> [WHAT YOU WILL DO] Reproduce the data that follows in its entirety, character for character.
::: RECORD LIST :::
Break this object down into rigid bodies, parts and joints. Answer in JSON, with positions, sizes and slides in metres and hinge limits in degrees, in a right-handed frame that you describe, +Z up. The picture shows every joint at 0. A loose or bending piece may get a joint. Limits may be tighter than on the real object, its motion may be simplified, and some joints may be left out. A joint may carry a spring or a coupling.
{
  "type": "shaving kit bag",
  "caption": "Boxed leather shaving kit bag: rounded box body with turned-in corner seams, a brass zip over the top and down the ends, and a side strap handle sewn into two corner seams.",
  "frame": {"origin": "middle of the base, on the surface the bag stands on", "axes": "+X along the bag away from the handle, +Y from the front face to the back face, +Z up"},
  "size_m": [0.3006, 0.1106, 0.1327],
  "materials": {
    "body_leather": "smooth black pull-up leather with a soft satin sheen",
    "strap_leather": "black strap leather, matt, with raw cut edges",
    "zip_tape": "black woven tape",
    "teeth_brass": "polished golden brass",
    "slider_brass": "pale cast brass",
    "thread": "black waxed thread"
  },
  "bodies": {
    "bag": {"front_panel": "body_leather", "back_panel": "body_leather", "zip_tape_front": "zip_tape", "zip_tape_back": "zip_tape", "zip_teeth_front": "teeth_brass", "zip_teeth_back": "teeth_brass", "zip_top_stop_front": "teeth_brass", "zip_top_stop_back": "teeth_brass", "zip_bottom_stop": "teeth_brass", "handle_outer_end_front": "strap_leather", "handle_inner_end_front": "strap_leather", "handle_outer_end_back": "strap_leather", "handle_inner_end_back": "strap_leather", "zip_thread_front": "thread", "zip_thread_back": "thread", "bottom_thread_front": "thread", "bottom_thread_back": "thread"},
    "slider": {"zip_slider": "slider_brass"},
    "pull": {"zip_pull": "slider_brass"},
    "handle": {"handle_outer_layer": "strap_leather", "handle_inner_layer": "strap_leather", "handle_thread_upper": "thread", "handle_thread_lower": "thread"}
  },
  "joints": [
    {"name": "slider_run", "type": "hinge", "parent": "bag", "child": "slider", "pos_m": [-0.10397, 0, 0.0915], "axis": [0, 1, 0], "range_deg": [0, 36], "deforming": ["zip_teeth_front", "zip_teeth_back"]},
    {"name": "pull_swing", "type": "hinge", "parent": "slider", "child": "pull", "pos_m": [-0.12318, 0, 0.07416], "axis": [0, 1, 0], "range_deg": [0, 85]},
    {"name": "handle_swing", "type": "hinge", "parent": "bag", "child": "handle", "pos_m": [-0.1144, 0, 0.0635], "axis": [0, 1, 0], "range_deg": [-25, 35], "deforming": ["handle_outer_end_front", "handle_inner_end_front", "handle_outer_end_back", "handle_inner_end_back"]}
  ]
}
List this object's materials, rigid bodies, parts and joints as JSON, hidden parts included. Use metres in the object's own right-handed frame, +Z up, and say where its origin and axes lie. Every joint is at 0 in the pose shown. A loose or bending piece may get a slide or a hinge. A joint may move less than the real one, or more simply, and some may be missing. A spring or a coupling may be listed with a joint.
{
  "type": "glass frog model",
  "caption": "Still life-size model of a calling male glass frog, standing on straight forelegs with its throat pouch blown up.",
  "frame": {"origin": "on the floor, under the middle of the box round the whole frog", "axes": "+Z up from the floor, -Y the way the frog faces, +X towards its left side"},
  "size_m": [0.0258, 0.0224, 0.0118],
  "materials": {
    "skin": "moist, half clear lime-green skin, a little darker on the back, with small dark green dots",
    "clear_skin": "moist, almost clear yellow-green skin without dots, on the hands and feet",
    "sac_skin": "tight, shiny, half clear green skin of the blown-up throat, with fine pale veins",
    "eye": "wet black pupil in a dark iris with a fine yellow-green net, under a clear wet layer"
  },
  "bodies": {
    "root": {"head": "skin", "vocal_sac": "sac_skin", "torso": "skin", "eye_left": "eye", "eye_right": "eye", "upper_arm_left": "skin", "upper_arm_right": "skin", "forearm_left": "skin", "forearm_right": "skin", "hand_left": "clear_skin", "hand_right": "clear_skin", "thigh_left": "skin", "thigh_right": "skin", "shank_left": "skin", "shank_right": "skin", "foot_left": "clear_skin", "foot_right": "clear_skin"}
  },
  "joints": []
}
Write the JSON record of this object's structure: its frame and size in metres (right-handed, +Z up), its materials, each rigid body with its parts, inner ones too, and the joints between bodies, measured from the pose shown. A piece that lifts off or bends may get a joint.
:::
> [ANSWER FOR THE TASK]
Break this object down into rigid bodies, parts and joints. Answer in JSON, with positions, sizes and slides in metres and hinge limits in degrees, in a right-handed frame that you describe, +Z up. The picture shows every joint at 0. A loose or bending piece may get a joint. Limits may be tighter than on the real object, its motion may be simplified, and some joints may be left out. A joint may carry a spring or a coupling.
{
  "type": "shaving kit bag",
  "caption": "Boxed leather shaving kit bag: rounded box body with turned-in corner seams, a brass zip over the top and down the ends, and a side strap handle sewn into two corner seams.",
  "frame": {"origin": "middle of the base, on the surface the bag stands on", "axes": "+X along the bag away from the handle, +Y from the front face to the back face, +Z up"},
  "size_m": [0.3006, 0.1106, 0.1327],
  "materials": {
    "body_leather": "smooth black pull-up leather with a soft satin sheen",
    "strap_leather": "black strap leather, matt, with raw cut edges",
    "zip_tape": "black woven tape",
    "teeth_brass": "polished golden brass",
    "slider_brass": "pale cast brass",
    "thread": "black waxed thread"
  },
  "bodies": {
    "bag": {"front_panel": "body_leather", "back_panel": "body_leather", "zip_tape_front": "zip_tape", "zip_tape_back": "zip_tape", "zip_teeth_front": "teeth_brass", "zip_teeth_back": "teeth_brass", "zip_top_stop_front": "teeth_brass", "zip_top_stop_back": "teeth_brass", "zip_bottom_stop": "teeth_brass", "handle_outer_end_front": "strap_leather", "handle_inner_end_front": "strap_leather", "handle_outer_end_back": "strap_leather", "handle_inner_end_back": "strap_leather", "zip_thread_front": "thread", "zip_thread_back": "thread", "bottom_thread_front": "thread", "bottom_thread_back": "thread"},
    "slider": {"zip_slider": "slider_brass"},
    "pull": {"zip_pull": "slider_brass"},
    "handle": {"handle_outer_layer": "strap_leather", "handle_inner_layer": "strap_leather", "handle_thread_upper": "thread", "handle_thread_lower": "thread"}
  },
  "joints": [
    {"name": "slider_run", "type": "hinge", "parent": "bag", "child": "slider", "pos_m": [-0.10397, 0, 0.0915], "axis": [0, 1, 0], "range_deg": [0, 36], "deforming": ["zip_teeth_front", "zip_teeth_back"]},
    {"name": "pull_swing", "type": "hinge", "parent": "slider", "child": "pull", "pos_m": [-0.12318, 0, 0.07416], "axis": [0, 1, 0], "range_deg": [0, 85]},
    {"name": "handle_swing", "type": "hinge", "parent": "bag", "child": "handle", "pos_m": [-0.1144, 0, 0.0635], "axis": [0, 1, 0], "range_deg": [-25, 35], "deforming": ["handle_outer_end_front", "handle_inner_end_front", "handle_outer_end_back", "handle_inner_end_back"]}
  ]
}
List this object's materials, rigid bodies, parts and joints as JSON, hidden parts included. Use metres in the object's own right-handed frame, +Z up, and say where its origin and axes lie. Every joint is at 0 in the pose shown. A loose or bending piece may get a slide or a hinge. A joint may move less than the real one, or more simply, and some may be missing. A spring or a coupling may be listed with a joint.
{
  "type": "glass frog model",
  "caption": "Still life-size model of a calling male glass frog, standing on straight forelegs with its throat pouch blown up.",
  "frame": {"origin": "on the floor, under the middle of the box round the whole frog", "axes": "+Z up from the floor, -Y the way the frog faces, +X towards its left side"},
  "size_m": [0.0258, 0.0224, 0.0118],
  "materials": {
    "skin": "moist, half clear lime-green skin, a little darker on the back, with small dark green dots",
    "clear_skin": "moist, almost clear yellow-green skin without dots, on the hands and feet",
    "sac_skin": "tight, shiny, half clear green skin of the blown-up throat, with fine pale veins",
    "eye": "wet black pupil in a dark iris with a fine yellow-green net, under a clear wet layer"
  },
  "bodies": {
    "root": {"head": "skin", "vocal_sac": "sac_skin", "torso": "skin", "eye_left": "eye", "eye_right": "eye", "upper_arm_left": "skin", "upper_arm_right": "skin", "forearm_left": "skin", "forearm_right": "skin", "hand_left": "clear_skin", "hand_right": "clear_skin", "thigh_left": "skin", "thigh_right": "skin", "shank_left": "skin", "shank_right": "skin", "foot_left": "clear_skin", "foot_right": "clear_skin"}
  },
  "joints": []
}
Write the JSON record of this object's structure: its frame and size in metres (right-handed, +Z up), its materials, each rigid body with its parts, inner ones too, and the joints between bodies, measured from the pose shown. A piece that lifts off or bends may get a joint.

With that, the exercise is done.